E: My favorite color is pink, and T’s favorite color is blue.
Dr.: What do you like to eat for dinner?
E: I like toast, and T likes pizza.
This pattern of E answering for herself and then on behalf of T continued for the whole five minute dialogue. I should note that T was not at the appointment and the doctor never once asked about her. Still, E made sure T was, at least by name and basic information, present.
As most of us know, identity, independence, and individuality are essential to a person’s emotional health.
A child’s sense of self and individuation is formed very early. For twins, the process is complicated by the need to not only separate from the parent, but also separate from his twin sibling. This is even more difficult for identical twins who are often mistaken for one another by friends and even family.
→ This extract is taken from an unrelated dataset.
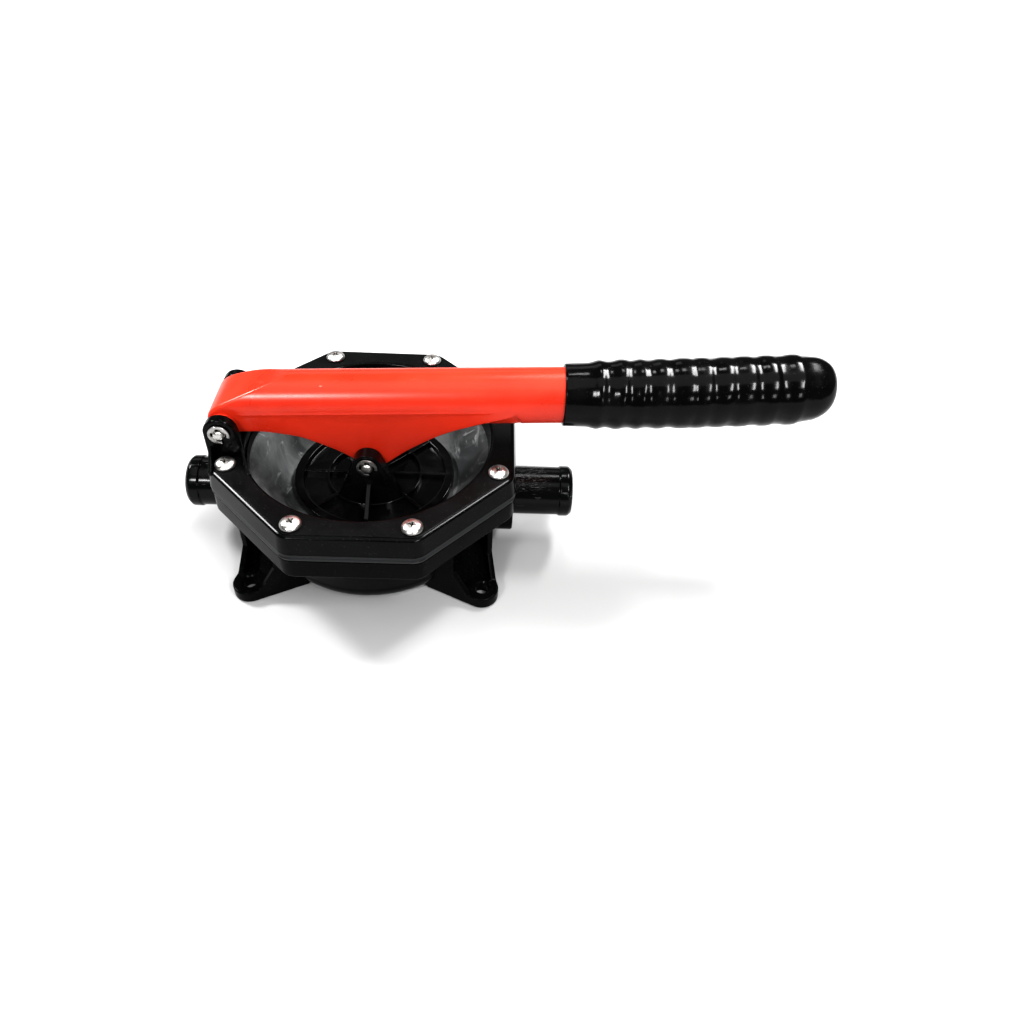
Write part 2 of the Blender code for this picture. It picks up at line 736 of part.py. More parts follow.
def grip_radius(x):
    """The sleeve's outer radius: swelling from its mouth, then ribbed, then rounded off at its end."""
    swell = 14.9 * MM + 1.4 * MM * math.sin(math.pi / 2 * min(1.0, (x - GRIP_START) / (60 * MM)))
    ribbed = GRIP_RING_START - GRIP_RING_PITCH / 2
    ring_end = ribbed + GRIP_RINGS * GRIP_RING_PITCH
    if ribbed < x < ring_end:
        swell += GRIP_RING_HEIGHT * math.sin(math.pi * (x - ribbed) / GRIP_RING_PITCH) ** 2
    left = max(0.0, GRIP_END - x)
    dome = 9.0 * MM
    if left < dome:
        swell -= 7.5 * MM * (1 - math.sqrt(1 - (1 - left / dome) ** 2)) + 0.8 * MM * (1 - left / dome)
    return swell


def grip(material, joint):
    ribbed = GRIP_RING_START - GRIP_RING_PITCH / 2
    stations = [GRIP_START]
    stations += [ribbed + GRIP_RING_PITCH * i / 2 for i in range(2 * GRIP_RINGS + 1)]
    stations += [GRIP_END - left * MM for left in (9, 5, 2, 0.7, 0)]
    sleeve = stacked("grip", [lever_circle(x, grip_radius(x)) for x in stations])
    bore_ends = [x * MM for x in (GRIP_START / MM - 5, 110, 130, 150, 170, 190)]
    bore_ends.append(LEVER_END + GAP)
    bore = stacked("grip_bore", [lever_circle(x, LEVER_RADIUS + GAP) for x in bore_ends])
    combine(sleeve, "DIFFERENCE", bore)
    return finish(sleeve, material, joint)


# Hose tails and flap valves.


def hose_tail(name, side, start, end, counterbore, material):
    """A tube with a rounded bead at its mouth. A counterbore makes room for a flap inside it."""
    bead = end - 7.0 * MM
    profile = [
        (TAIL_RADIUS, start),
        (TAIL_RADIUS, bead),
        (TAIL_BEAD, bead + 0.6 * MM),
        (TAIL_BEAD, end - 2.0 * MM),
        (TAIL_BEAD - 1.6 * MM, end),
        (TAIL_BORE, end),
    ]
    if counterbore:
        profile += [(TAIL_BORE, start + 16 * MM), (counterbore, start + 14.5 * MM)]
        profile += [(counterbore, start)]
    else:
        profile += [(TAIL_BORE, start)]
    profile = [(radius, side * along) for radius, along in profile]
    return finish(turned(name, profile, (0, 0, PORT_Z), "X", 40, ring=True), material)


def flap(name, x, material, joint):
    """A rubber disc, cut flat just above the line that it swings about."""
    drop = FLAP_TOP_Z - PORT_Z
    half = math.degrees(math.acos(drop / FLAP_RADIUS))
    outline = arc((0, PORT_Z), FLAP_RADIUS, 90 + half, 450 - half, 28)
    loops = [[(x + shift, y, z) for y, z in outline] for shift in (-FLAP_THICK / 2, FLAP_THICK / 2)]
    return finish(stacked(name, loops), material, joint)


def main():
    clear_scene()
    housing = make_material("housing_plastic", (0.012, 0.013, 0.014), 0.38)
    plate_plastic = make_material("plate_plastic", (0.008, 0.008, 0.009), 0.22)
    red = make_material("red_plastic", (0.80, 0.045, 0.018), 0.30)
    vinyl = make_material("grip_vinyl", (0.006, 0.006, 0.006), 0.16)
    rubber = make_material("diaphragm_rubber", (0.075, 0.078, 0.080), 0.55)
    steel = make_material("stainless_steel", (0.62, 0.61, 0.58), 0.25, 1.0)

    lever_joint = make_joint("lever_hinge", HINGE)
    plate_joint = make_joint("plate_slide", Vector((CLEVIS.x, 0, PLATE_LOW)))
    inlet_x = -INLET_START + GAP + 0.2 * MM + FLAP_THICK / 2
    outlet_x = POCKET_X + GAP + FLAP_THICK / 2
    inlet_joint = make_joint("inlet_flap_hinge", Vector((inlet_x, 0, FLAP_HINGE_Z)))
    outlet_joint = make_joint("outlet_flap_hinge", Vector((outlet_x, 0, FLAP_HINGE_Z)))

    pump_body(housing)
    clamp_ring(housing)
    ring_screws(steel)
    diaphragm(rubber)
    diaphragm_plate(plate_plastic, plate_joint)
    clamp_plate(plate_plastic, plate_joint)
    plate_screw(steel, plate_joint)
    pin("hinge_pin", HINGE, steel)
    clip("hinge_clip_front", HINGE, -1, steel)
    clip("hinge_clip_rear", HINGE, 1, steel)
    pin("clevis_pin", CLEVIS, steel, plate_joint)
    clip("clevis_clip_front", CLEVIS, -1, steel, plate_joint)
    clip("clevis_clip_rear", CLEVIS, 1, steel, plate_joint)
    handle(red, lever_joint)
    grip(vinyl, lever_joint)
    hose_tail("inlet_port", -1, INLET_START, INLET_END, None, housing)
    hose_tail("outlet_port", 1, OUTLET_START, OUTLET_END, OUTLET_COUNTERBORE, housing)
    flap("inlet_flap", inlet_x, rubber, inlet_joint)
    flap("outlet_flap", outlet_x, rubber, outlet_joint)


main()
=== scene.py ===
"""The looks of the manual bilge pump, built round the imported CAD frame. Lengths are in metres."""

import math
import bmesh
import bpy
from mathutils import Matrix, Vector, noise


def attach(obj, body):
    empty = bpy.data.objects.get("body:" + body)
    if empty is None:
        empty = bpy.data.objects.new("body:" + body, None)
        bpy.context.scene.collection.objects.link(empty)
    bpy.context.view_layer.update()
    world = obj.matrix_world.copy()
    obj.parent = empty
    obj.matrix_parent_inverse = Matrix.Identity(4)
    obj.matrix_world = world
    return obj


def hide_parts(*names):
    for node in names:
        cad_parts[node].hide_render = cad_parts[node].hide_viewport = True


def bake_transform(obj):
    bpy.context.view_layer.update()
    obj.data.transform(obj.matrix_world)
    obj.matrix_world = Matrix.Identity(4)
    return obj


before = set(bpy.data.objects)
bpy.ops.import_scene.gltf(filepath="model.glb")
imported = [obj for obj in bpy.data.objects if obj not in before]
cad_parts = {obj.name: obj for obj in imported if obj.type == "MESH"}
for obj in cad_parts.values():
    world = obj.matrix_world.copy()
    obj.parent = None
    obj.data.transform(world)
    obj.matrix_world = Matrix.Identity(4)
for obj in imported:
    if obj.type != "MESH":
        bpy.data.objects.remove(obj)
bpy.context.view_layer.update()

MM = 0.001

# Sizes shared with the CAD model.
FLANGE_LOW = 40.0 * MM
RUBBER_TOP, RING_TOP = 55.2 * MM, 65.6 * MM
RING_HALF, RING_SKIRT_HALF = 72.6 * MM, 73.7 * MM
RING_OPENING = 60.7 * MM
CORNER_RADIUS = 9.0 * MM
SCREW_CIRCLE = 70.0 * MM
FOOT_HOLE = (58.3, -48.1)  # millimetres, in the front right foot
PORT_Z = 30.0 * MM
PIN_BORE = 3.0 * MM
HINGE = Vector((-66.5, 0, 79.6)) * MM
CLEVIS = Vector((1.0, 0, 61.7)) * MM
LEVER_RADIUS, LEVER_WALL = 13.5 * MM, 3.2 * MM
GRIP_START, GRIP_END = 94.6 * MM, 222.0 * MM

TURNS = {
    "X": Matrix.Rotation(math.radians(90), 4, "Y"),
    "Y": Matrix.Rotation(math.radians(-90), 4, "X"),
    "Z": Matrix.Identity(4),
}


# Meshes.


def scaled(points):
    return [tuple(value * MM for value in point) for point in points]


def arc(centre, radius, start, end, steps):
    angles = [math.radians(start + (end - start) * i / steps) for i in range(steps + 1)]
    return [
        (centre[0] + radius * math.cos(angle), centre[1] + radius * math.sin(angle))
        for angle in angles
    ]


def smooth(points, steps=6):
    """A curve through the points."""
    ends = [points[0], *points, points[-1]]
    curve = []
    for before, start, end, after in zip(ends, ends[1:], ends[2:], ends[3:]):
        for i in range(steps):
            t = i / steps
            curve.append(
                tuple(
                    0.5
                    * (
                        2 * b
                        + (c - a) * t
                        + (2 * a - 5 * b + 4 * c - d) * t**2
                        + (3 * b - a - 3 * c + d) * t**3
                    )
                    for a, b, c, d in zip(before, start, end, after)
                )
            )
    return [*curve, tuple(points[-1])]


def rounded(points, radius, steps=4):
    """An open profile with its inner corners rounded."""
    result = [Vector(points[0])]
    for before, corner, after in zip(points, points[1:], points[2:]):
        corner = Vector(corner)
        back, on = Vector(before) - corner, Vector(after) - corner
        reach = min(radius, back.length * 0.45, on.length * 0.45)
        start, end = corner + back.normalized() * reach, corner + on.normalized() * reach
        for i in range(steps + 1):
            t = i / steps
            result.append(start * (1 - t) ** 2 + corner * 2 * t * (1 - t) + end * t**2)
    result.append(Vector(points[-1]))
    return [tuple(point) for point in result]


def make_object(name, work, sharp=35):
    bmesh.ops.remove_doubles(work, verts=work.verts, dist=0.001 * MM)
    bmesh.ops.recalc_face_normals(work, faces=work.faces)
    mesh = bpy.data.meshes.new(name)
    work.to_mesh(mesh)
    work.free()
    mesh.shade_smooth()
    mesh.set_sharp_from_angle(angle=math.radians(sharp))
    obj = bpy.data.objects.new(name, mesh)
    bpy.context.scene.collection.objects.link(obj)
    return obj


def stacked(name, loops, ring=False, sharp=35):
    """A closed skin through loops of matching points. A ring joins its last loop to its first."""
    work = bmesh.new()
    rows = [[work.verts.new(point) for point in loop] for loop in loops]
    pairs = list(zip(rows, rows[1:]))
    if ring:
        pairs.append((rows[-1], rows[0]))
    for low, high in pairs:
        for i, corner in enumerate(low):
            work.faces.new((low[i - 1], corner, high[i], high[i - 1]))
    if not ring:
        work.faces.new(rows[0])
        work.faces.new(rows[-1])
    return make_object(name, work, sharp)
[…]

Twins at this age thus may not take appropriate steps to try to individuate from each other.
One’s sense of personhood and identity experiences another boost in formation in adolescence. This is a time when an individual tries to separate further from his parents, home, and upbringing. He is questioning the values and ideals with which he was raised. He is trying to figure out which of those he will keep and which he will discard. He may find comfort in aligning with a peer group or clique.
In Things Will Be Different For My Daughter: A Practical Guide to Building Her Self-Esteem and Self-Reliance, authors Mindy Bingham and Sandy Stryker describe how in adolescence, this peer group identity overcomes individual identity. They note that “[t]here is safety and security in the group identity as [adolescents] move from who their parents want them to be and struggle to find out who they are.” This essential process is complicated in twins who, generally, have trouble discovering their unitary identity because they view themselves as part of a pair. Even if they, as a set, have separated from their parents, they still have not formed their unitary identity because they have not separated from one another.
As parents of twins, we can try to help our children find out who they are as individuals — outside of the twinship — so that they never feel like mere halves of a set!